There will also be a national standards board, appointments to which I have just completed. The board will be chaired by Anthony Holland, the former chair of the Northern Ireland Parades Commission, who has a robust reputation in he context of such matters. It will have a body of inquiry officers who will undertake investigations of matters such as this—any matters concerning alleged impropriety, dishonesty, wrongdoing or bringing the reputations of councillors or local government into disrepute. It will have power to investigate, to adjudicate and to impose sanctions.
I entirely agree with the hon. Gentleman—and the Government strongly agree with him—that this is a time for openness in public life, and for transparency. The vast majority of councillors—I am sure that the hon. Gentleman shares this sentiment—do an excellent job in a spirit of strong public service, and are honest and decent. The minority who behave wrongly and corruptly do a great disservice to the vast majority of upstanding people on our councils.

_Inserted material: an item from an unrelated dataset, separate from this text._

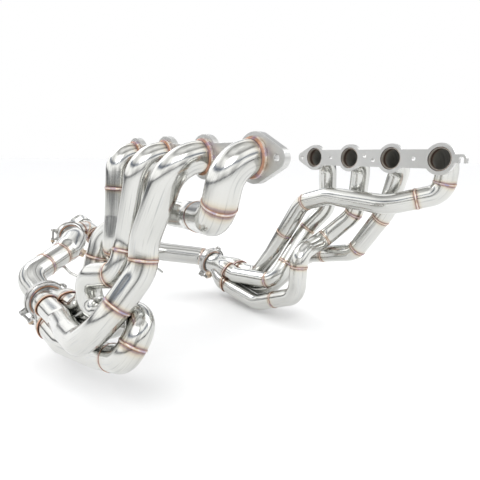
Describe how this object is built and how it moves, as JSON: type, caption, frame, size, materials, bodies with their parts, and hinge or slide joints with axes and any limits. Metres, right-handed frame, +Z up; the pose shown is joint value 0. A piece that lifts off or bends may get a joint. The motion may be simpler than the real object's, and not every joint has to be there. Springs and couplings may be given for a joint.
{
  "type": "racing exhaust system",
  "caption": "Long-tube stainless exhaust for a V8: equal-length primary tubes from each cylinder head into merge collectors, V-band joints, crossover and merge pipes with a slip outlet.",
  "frame": {"origin": "on the gasket face of the right head flange, midway along it between its two middle stud holes", "axes": "+X across the engine to the left bank, +Y to the rear of the engine, +Z up; the right head flange is bolted up at X = 0 with its tubes on the -X side"},
  "size_m": [0.7785, 1.1817, 0.4836],
  "materials": {
    "branch_pipe": "polished stainless steel with heat-tinted welds",
    "crossover_hanger_rod": "polished stainless steel with heat-tinted welds",
    "crossover_pipe": "polished stainless steel with heat-tinted welds",
    "crossover_reducer": "polished stainless steel with heat-tinted welds",
    "left_collector": "polished stainless steel with heat-tinted welds",
    "left_head_flange": "satin stainless steel",
    "left_merge_spike": "dark machined stainless steel",
    "left_primary_1_head": "polished stainless steel with heat-tinted welds",
    "left_primary_1_run": "polished stainless steel with heat-tinted welds",
    "left_primary_1_tail": "polished stainless steel with heat-tinted welds",
    "left_primary_2_head": "polished stainless steel with heat-tinted welds",
    "left_primary_2_tail": "polished stainless steel with heat-tinted welds",
    "left_primary_3_head": "polished stainless steel with heat-tinted welds",
    "left_primary_3_loop": "polished stainless steel with heat-tinted welds",
    "left_primary_3_tail": "polished stainless steel with heat-tinted welds",
    "left_primary_4_head": "polished stainless steel with heat-tinted welds",
    "left_primary_4_tail": "polished stainless steel with heat-tinted welds",
    "left_sensor_bung": "bronzed stainless steel",
    "left_vband_fork_half": "satin stainless steel",
    "left_vband_front_flange": "satin stainless steel",
    "left_vband_hinge_pin": "dark machined stainless steel",
    "left_vband_nut": "bronzed stainless steel",
    "left_vband_pivot_half": "satin stainless steel",
    "left_vband_rear_flange": "satin stainless steel",
    "left_vband_t_bolt": "dark machined stainless steel",
    "merge_hanger_rod": "polished stainless steel with heat-tinted welds",
    "merge_inlet_elbow": "polished stainless steel with heat-tinted welds",
    "merge_mid_pipe": "polished stainless steel with heat-tinted welds",
    "merge_outlet_elbow": "polished stainless steel with heat-tinted welds",
    "merge_sensor_bung": "bronzed stainless steel",
    "merge_vband_fork_half": "satin stainless steel",
    "merge_vband_front_flange": "satin stainless steel",
    "merge_vband_hinge_pin": "dark machined stainless steel",
    "merge_vband_nut": "bronzed stainless steel",
    "merge_vband_pivot_half": "satin stainless steel",
    "merge_vband_rear_flange": "satin stainless steel",
    "merge_vband_t_bolt": "dark machined stainless steel",
    "outlet_sleeve": "polished stainless steel with heat-tinted welds",
    "right_collector": "polished stainless steel with heat-tinted welds",
    "right_head_flange": "satin stainless steel",
    "right_merge_spike": "dark machined stainless steel",
    "right_primary_1_head": "polished stainless steel with heat-tinted welds",
    "right_primary_1_run": "polished stainless steel with heat-tinted welds",
    "right_primary_1_tail": "polished stainless steel with heat-tinted welds",
    "right_primary_2_head": "polished stainless steel with heat-tinted welds",
    "right_primary_2_tail": "polished stainless steel with heat-tinted welds",
    "right_primary_3_head": "polished stainless steel with heat-tinted welds",
    "right_primary_3_loop": "polished stainless steel with heat-tinted welds",
    "right_primary_3_tail": "polished stainless steel with heat-tinted welds",
    "right_primary_4_head": "polished stainless steel with heat-tinted welds",
    "right_primary_4_tail": "polished stainless steel with heat-tinted welds",
    "right_sensor_bung": "bronzed stainless steel",
    "right_vband_fork_half": "satin stainless steel",
    "right_vband_front_flange": "satin stainless steel",
    "right_vband_hinge_pin": "dark machined stainless steel",
    "right_vband_nut": "bronzed stainless steel",
    "right_vband_pivot_half": "satin stainless steel",
    "right_vband_rear_flange": "satin stainless steel",
    "right_vband_t_bolt": "dark machined stainless steel",
    "y_junction": "polished stainless steel with heat-tinted welds"
  },
  "bodies": {
    "exhaust_system": {"branch_pipe": "branch_pipe", "crossover_hanger_rod": "crossover_hanger_rod", "crossover_pipe": "crossover_pipe", "crossover_reducer": "crossover_reducer", "left_collector": "left_collector", "left_head_flange": "left_head_flange", "left_merge_spike": "left_merge_spike", "left_primary_1_head": "left_primary_1_head", "left_primary_1_run": "left_primary_1_run", "left_primary_1_tail": "left_primary_1_tail", "left_primary_2_head": "left_primary_2_head", "left_primary_2_tail": "left_primary_2_tail", "left_primary_3_head": "left_primary_3_head", "left_primary_3_loop": "left_primary_3_loop", "left_primary_3_tail": "left_primary_3_tail", "left_primary_4_head": "left_primary_4_head", "left_primary_4_tail": "left_primary_4_tail", "left_sensor_bung": "left_sensor_bung", "left_vband_fork_half": "left_vband_fork_half", "left_vband_front_flange": "left_vband_front_flange", "left_vband_hinge_pin": "left_vband_hinge_pin", "left_vband_pivot_half": "left_vband_pivot_half", "left_vband_rear_flange": "left_vband_rear_flange", "merge_hanger_rod": "merge_hanger_rod", "merge_inlet_elbow": "merge_inlet_elbow", "merge_mid_pipe": "merge_mid_pipe", "merge_outlet_elbow": "merge_outlet_elbow", "merge_sensor_bung": "merge_sensor_bung", "merge_vband_fork_half": "merge_vband_fork_half", "merge_vband_front_flange": "merge_vband_front_flange", "merge_vband_hinge_pin": "merge_vband_hinge_pin", "merge_vband_pivot_half": "merge_vband_pivot_half", "merge_vband_rear_flange": "merge_vband_rear_flange", "outlet_sleeve": "outlet_sleeve", "right_collector": "right_collector", "right_head_flange": "right_head_flange", "right_merge_spike": "right_merge_spike", "right_primary_1_head": "right_primary_1_head", "right_primary_1_run": "right_primary_1_run", "right_primary_1_tail": "right_primary_1_tail", "right_primary_2_head": "right_primary_2_head", "right_primary_2_tail": "right_primary_2_tail", "right_primary_3_head": "right_primary_3_head", "right_primary_3_loop": "right_primary_3_loop", "right_primary_3_tail": "right_primary_3_tail", "right_primary_4_head": "right_primary_4_head", "right_primary_4_tail": "right_primary_4_tail", "right_sensor_bung": "right_sensor_bung", "right_vband_fork_half": "right_vband_fork_half", "right_vband_front_flange": "right_vband_front_flange", "right_vband_hinge_pin": "right_vband_hinge_pin", "right_vband_pivot_half": "right_vband_pivot_half", "right_vband_rear_flange": "right_vband_rear_flange", "y_junction": "y_junction"},
    "right_t_bolt": {"right_vband_t_bolt": "right_vband_t_bolt"},
    "right_nut": {"right_vband_nut": "right_vband_nut"},
    "left_t_bolt": {"left_vband_t_bolt": "left_vband_t_bolt"},
    "left_nut": {"left_vband_nut": "left_vband_nut"},
    "merge_t_bolt": {"merge_vband_t_bolt": "merge_vband_t_bolt"},
    "merge_nut": {"merge_vband_nut": "merge_vband_nut"}
  },
  "joints": [
    {"name": "right_t_bolt_swing", "type": "hinge", "parent": "exhaust_system", "child": "right_t_bolt", "pos_m": [-0.17208, 0.46436, -0.36556], "axis": [-0.0095, 0.9995, 0.0286], "range_deg": [0, 60]},
    {"name": "right_nut_turn", "type": "hinge", "parent": "right_t_bolt", "child": "right_nut", "pos_m": [-0.15574, 0.46522, -0.39022], "axis": [-0.5521, -0.0291, 0.8332], "continuous": true},
    {"name": "left_t_bolt_swing", "type": "hinge", "parent": "exhaust_system", "child": "left_t_bolt", "pos_m": [0.41491, 0.58525, -0.40266], "axis": [-0.0245, 0.9787, 0.2039], "range_deg": [0, 60]},
    {"name": "left_nut_turn", "type": "hinge", "parent": "left_t_bolt", "child": "left_nut", "pos_m": [0.44115, 0.58867, -0.41593], "axis": [-0.8864, -0.1155, 0.4482], "continuous": true},
    {"name": "merge_t_bolt_swing", "type": "hinge", "parent": "exhaust_system", "child": "merge_t_bolt", "pos_m": [-0.01184, 0.75136, -0.22649], "axis": [0, 1, 0], "range_deg": [0, 60]},
    {"name": "merge_nut_turn", "type": "hinge", "parent": "merge_t_bolt", "child": "merge_nut", "pos_m": [-0.01481, 0.75136, -0.25594], "axis": [0.1005, 0, 0.9949], "continuous": true}
  ]
}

That is why we introduced that framework: not because local government is riddled with corruption—far from it—but to provide a transparent and robust mechanism to protect the representations of the vast majority of decent councillors.
I thank the hon. Gentleman for raising the matter. I will see whether other avenues are open to the people concerned. I know that the hon. Gentleman is standing down at the forthcoming election and that he is held in high regard for his efforts to bring serious matters to the attention of hon. Members. On behalf of the House, I wish him well for the future.
§ Question put and agreed to.
§ Adjourned accordingly at four minutes to Twelve o'clock.